What temperature is 350°F in a convection oven?

A:

Set your convection oven to 325°F when a recipe calls for 350°F in a conventional oven. The circulating air in convection ovens transfers heat more efficiently, so a 25°F reduction achieves the same cooking results.

Q:

Does a convection oven cook faster?

A:

Yes. Convection ovens cook approximately 25% faster than conventional ovens at the same temperature. This happens because the circulating air transfers heat more efficiently to food surfaces. For a dish that takes 60 minutes conventionally, expect about 45 minutes in convection at the same temperature.

Q:

Should I use convection bake or regular bake for cookies?

A:

Convection bake is excellent for cookies. The circulating air promotes even browning across the entire batch, and you can bake multiple sheets at once without worrying about uneven results.

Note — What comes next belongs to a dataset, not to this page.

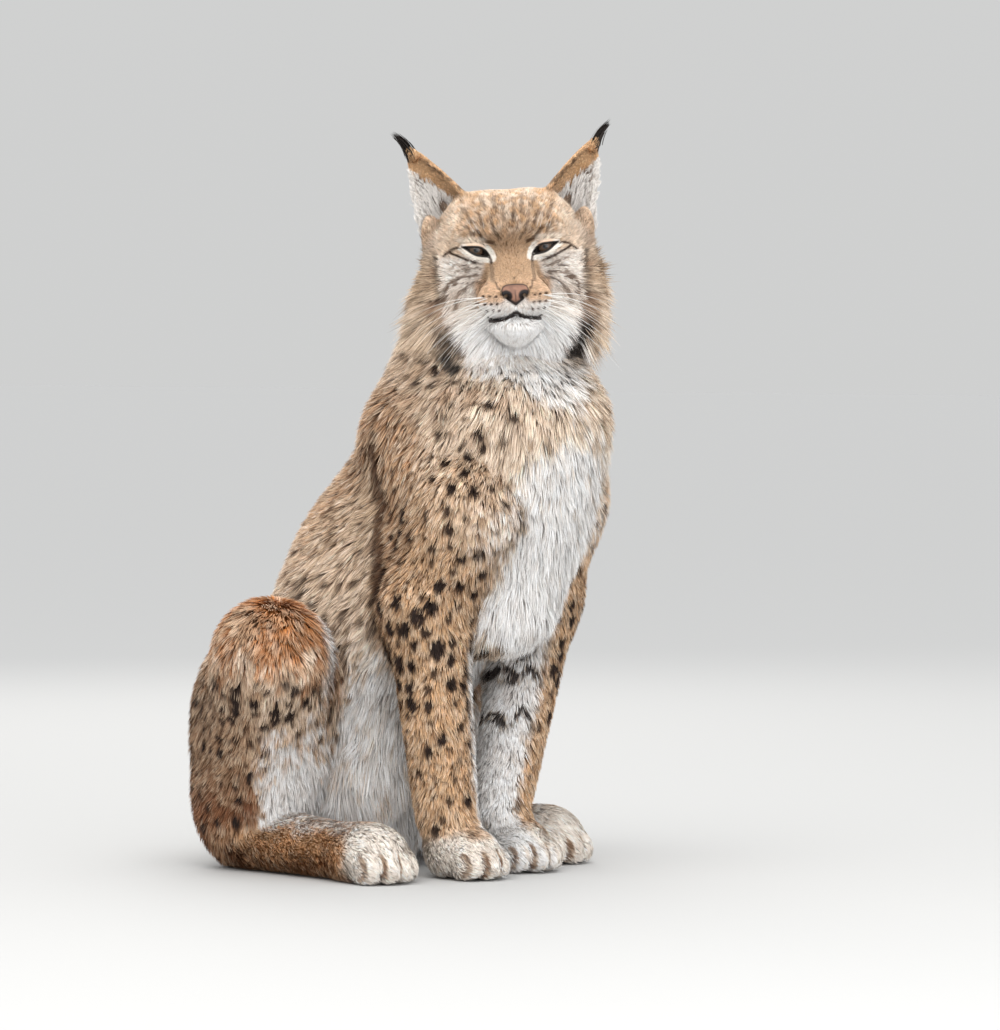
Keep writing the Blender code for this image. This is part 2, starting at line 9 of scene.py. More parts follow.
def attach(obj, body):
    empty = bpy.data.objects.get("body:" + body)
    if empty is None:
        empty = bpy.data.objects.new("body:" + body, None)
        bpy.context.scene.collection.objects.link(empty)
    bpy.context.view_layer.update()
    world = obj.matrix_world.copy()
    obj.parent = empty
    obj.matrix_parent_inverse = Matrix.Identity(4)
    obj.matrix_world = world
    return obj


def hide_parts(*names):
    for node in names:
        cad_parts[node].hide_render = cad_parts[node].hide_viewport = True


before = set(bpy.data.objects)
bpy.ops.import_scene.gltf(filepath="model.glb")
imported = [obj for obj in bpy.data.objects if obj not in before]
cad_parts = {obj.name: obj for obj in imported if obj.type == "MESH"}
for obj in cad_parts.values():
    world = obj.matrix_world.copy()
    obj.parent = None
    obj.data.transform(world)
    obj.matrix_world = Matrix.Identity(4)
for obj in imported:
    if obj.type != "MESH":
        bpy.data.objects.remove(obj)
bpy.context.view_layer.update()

rng = np.random.default_rng(21)

# Camera and light.
# The photo is taken from the animal's right front with a long lens, level with its chest, under a
# bright overcast sky. The camera stands where the photo's did and keeps its framing.
CAMERA_AZIMUTH, CAMERA_ELEVATION = math.radians(-50), math.radians(2)
CAMERA_DISTANCE, FRAME_HEIGHT, SENSOR = 6.0, 1.0815, 36
LOOK_AT = Vector((-0.0172, -0.2906, 0.381))
LIGHTS = (  # name, direction and distance from the animal, size, watts and colour
    ("sky light", (-0.9, -0.5, 1.3), 3.0, 2.8, 66, (1.0, 0.98, 0.95)),
    ("front light", (-0.5, -1.4, 0.25), 3.4, 2.4, 44, (0.97, 0.98, 1.0)),
    ("back light", (0.9, 1.2, 0.9), 3.2, 2.2, 22, (1.0, 0.97, 0.93)),
)
SKY = ((0.02, (0.627, 0.631, 0.628, 1)), (0.75, (1.30, 1.31, 1.32, 1)))  # height and tone of each stop


def place(name, data):
    """A new object in the scene, at the origin."""
    made = bpy.data.objects.new(name, data)
    bpy.context.scene.collection.objects.link(made)
    return made


def add_node(tree, kind, values={}):
    """A new node with values for its inputs."""
    node = tree.nodes.new(kind)
    for socket, value in values.items():
        node.inputs[socket].default_value = value
    return node


def wire(tree, *wires):
    """Join nodes. Each wire names a node, its output, the next node and its input."""
    for source, output, target, socket in wires:
        tree.links.new(source.outputs[output], target.inputs[socket])


def new_material(name, roughness, specular=0.5):
    made = bpy.data.materials.new(name)
    made.use_nodes = True
    shader = made.node_tree.nodes["Principled BSDF"]
    shader.inputs["Roughness"].default_value = roughness
    shader.inputs["Specular IOR Level"].default_value = specular
    return made, made.node_tree, shader


back = Vector((
    math.sin(CAMERA_AZIMUTH) * math.cos(CAMERA_ELEVATION),
    -math.cos(CAMERA_AZIMUTH) * math.cos(CAMERA_ELEVATION),
    math.sin(CAMERA_ELEVATION),
))
camera = place("camera", bpy.data.cameras.new("camera"))
camera.location = LOOK_AT + CAMERA_DISTANCE * back
camera.rotation_euler = back.to_track_quat("Z", "Y").to_euler()
camera.data.sensor_width = SENSOR
camera.data.lens = SENSOR * CAMERA_DISTANCE / FRAME_HEIGHT
bpy.context.scene.camera = camera
for name, direction, distance, size, power, tone in LIGHTS:
    light = place(name, bpy.data.lights.new(name, "AREA"))
    light.data.size, light.data.energy, light.data.color = size, power, tone
    light.location = LOOK_AT + Vector(direction).normalized() * distance
    light.rotation_euler = Vector(direction).to_track_quat("Z", "Y").to_euler()
world = bpy.data.worlds.new("overcast")
world.use_nodes = True
sky = world.node_tree
direction, split, ramp = (add_node(sky, kind) for kind in (
    "ShaderNodeTexCoord", "ShaderNodeSeparateXYZ", "ShaderNodeValToRGB"
))
ramp.color_ramp.interpolation = "EASE"
for stop, (height, tone) in zip(ramp.color_ramp.elements, SKY):
    stop.position, stop.color = height, tone
wire(
    sky, (direction, "Generated", split, "Vector"), (split, "Z", ramp, "Fac"),
    (ramp, "Color", sky.nodes["Background"], "Color"),
)
bpy.context.scene.world = world
bpy.context.scene.view_settings.view_transform = "Standard"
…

Reduce temperature by 25°F and check cookies a few minutes early until you learn your oven.

Q:

What is the difference between convection bake and convection roast?

A:

Convection bake uses the fan with balanced heat from top and bottom elements, ideal for baked goods and casseroles. Convection roast uses the fan with increased heat from the top element, creating more aggressive browning and crisping. Use convection roast for meats and foods where you want a crispy exterior.

Q:

Can I use convection for baking cakes?

A:

You can, but conventional mode is usually better for cakes. The moving air in convection can cause cakes to rise unevenly, develop a crust too quickly, or become dry around the edges. If you must use convection for cakes, reduce temperature by 25°F and check for doneness early.

Q:

Do convection ovens need special pans?

A:

No special pans are required, but low-sided pans and sheet pans allow better air circulation than deep casserole dishes. Avoid covering food with foil when possible, as this blocks airflow. Dark-colored pans may cause faster browning in convection mode.

Q:

Why is my convection oven cooking unevenly?

A:

Possible causes include overcrowding (blocking airflow), using high-sided pans, fan malfunction, or incorrect rack placement. Ensure pans are spaced at least 1-2 inches apart and that nothing blocks the fan. If problems persist, have the oven inspected.